Dans le cas d'une démission ou d'un coup d'Etat,
"l'instabilité et le chaos sont les issues les plus probables",
estime auprès de l'AFP la politologue et docteure en sciences politiques Ketakandriana Rafitoson.

Selon elle, les revendications
"donnent désormais une orientation claire à la suite politique de la crise"
.
"Elles ne se limitent plus à la contestation de l'ordre établi"
, estime-t-elle.

Parmi les revendications du collectif figurent le départ du président du Sénat, surnommé "Général Bômba" pour son recours généreux aux gaz lacrymogène lors de la crise de 2009.

Il
"continue finalement à gérer la gendarmerie même s'il est à la retraite",
décrypte un chercheur en sciences politiques malgache, sous couvert d'anonymat.

"Il a son mot sur tous les postes relatifs à la gendarmerie dans les postes de commandement. Toute la chaîne de commandement passe par ce général",
ajoute-t-il.

"Vous ne parviendrez jamais à affronter les forces de l'ordre",
avait d'ailleurs plastronné Richard Ravalomanana en janvier dans les médias malgaches.

"Certains membres des forces de sécurité sont grassement payés pour réprimer les manifestations"
, complète une troisième chercheuse en sciences politiques sous couvert d'anonymat.

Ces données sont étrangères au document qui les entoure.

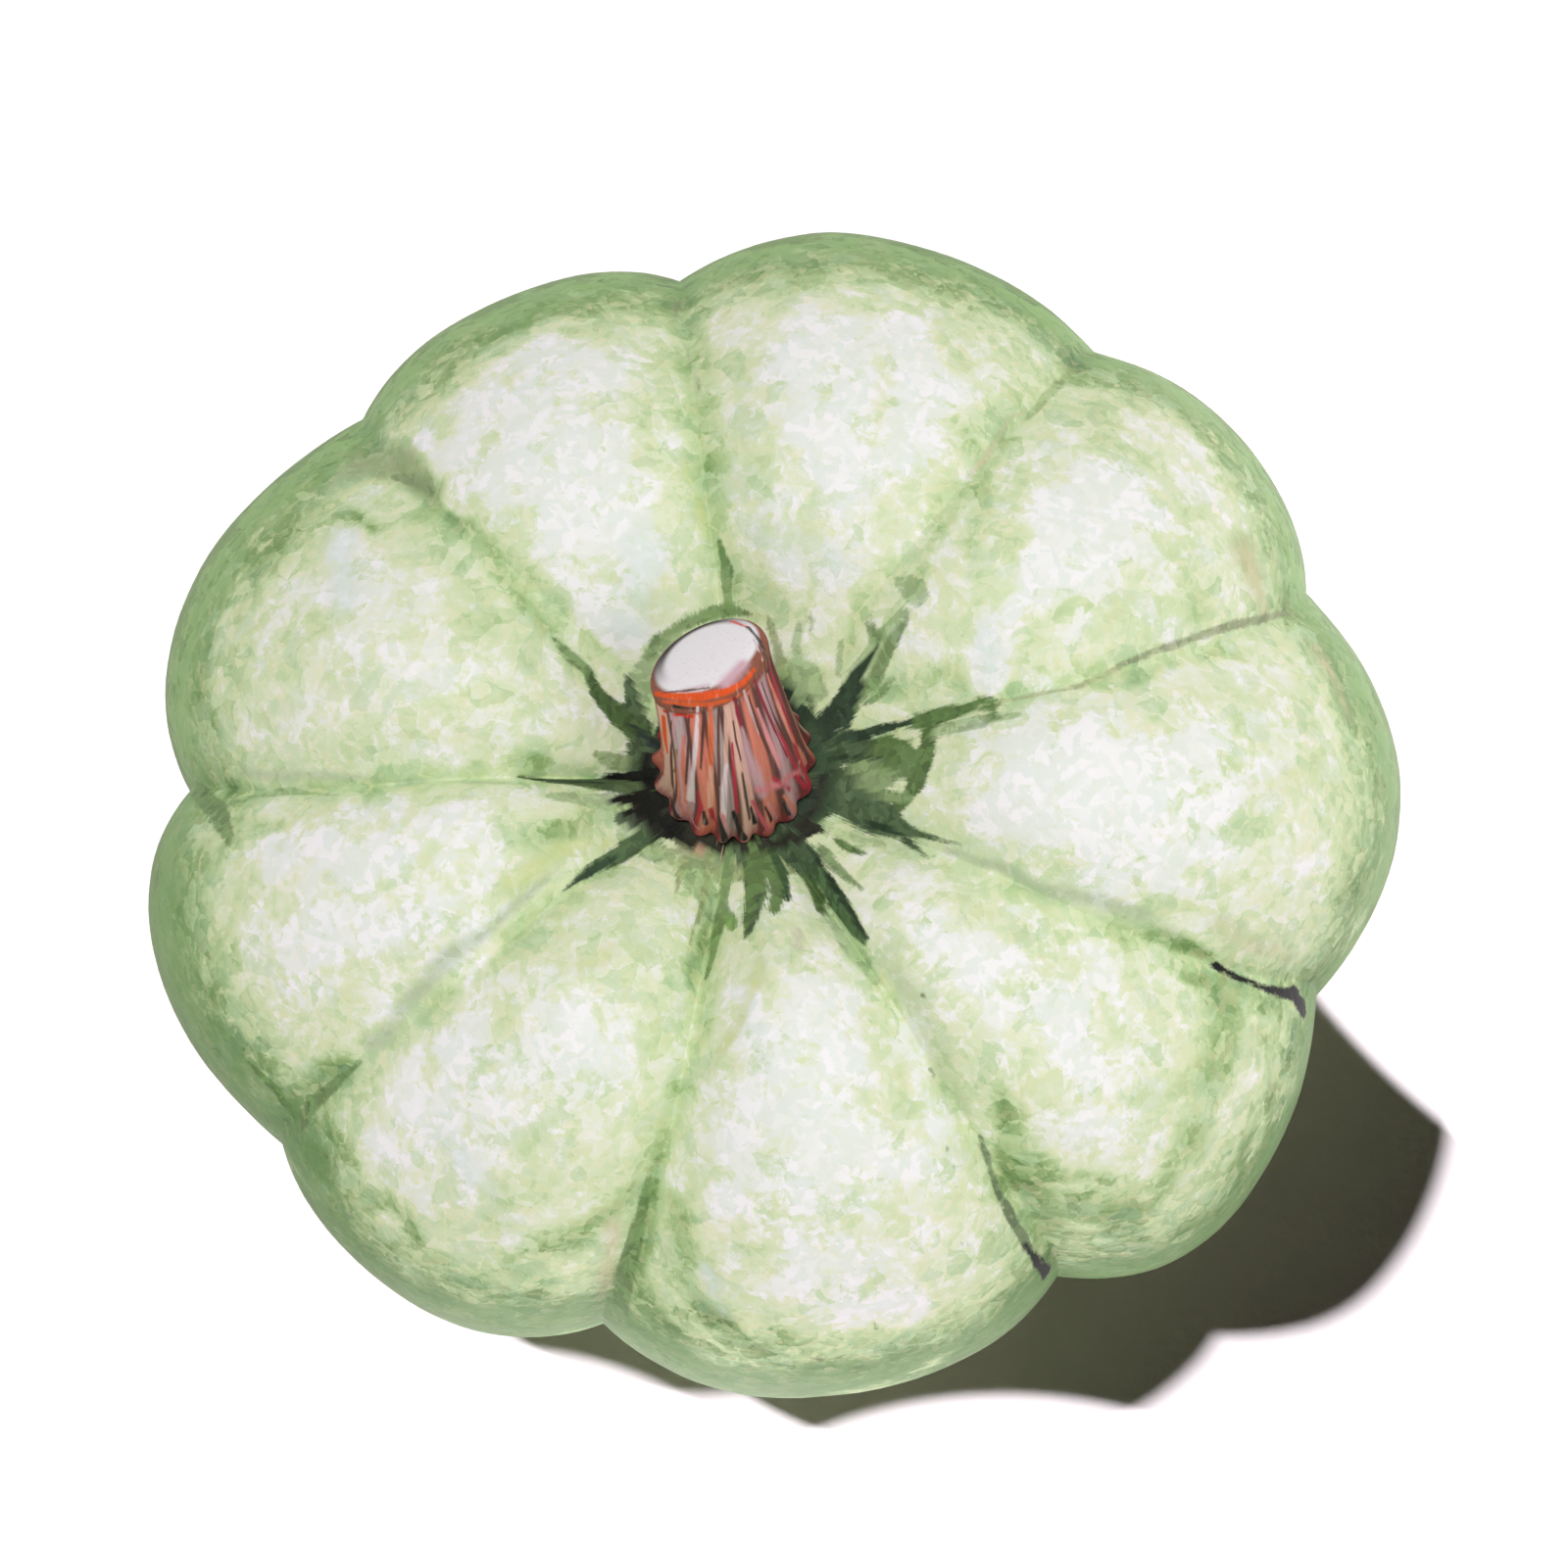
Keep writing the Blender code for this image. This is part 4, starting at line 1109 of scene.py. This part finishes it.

Toutefois la perception de l'armée de terre, dont est issu le nouveau Premier ministre, est différente au sein de la population.
"Ce sont surtout la gendarmerie et la police qui ont joué un rôle central dans la gestion des manifestations. Ça a été amplement dénoncé",
observe Ketakandriana Rafitoson.

Reste que pour Daudet Santatriniaina, qui arbore en dépit de ses 41 ans le chapeau aux couleurs du logo Gen Z à la mode malgache,
"c'est comme d'habitude".

"Je suis déçu par ce choix de Premier ministre, il a été directeur de cabinet de l'ancien"
, souligne l'un des quelques manifestants.

Je n'ai pas confiance dans les militaires.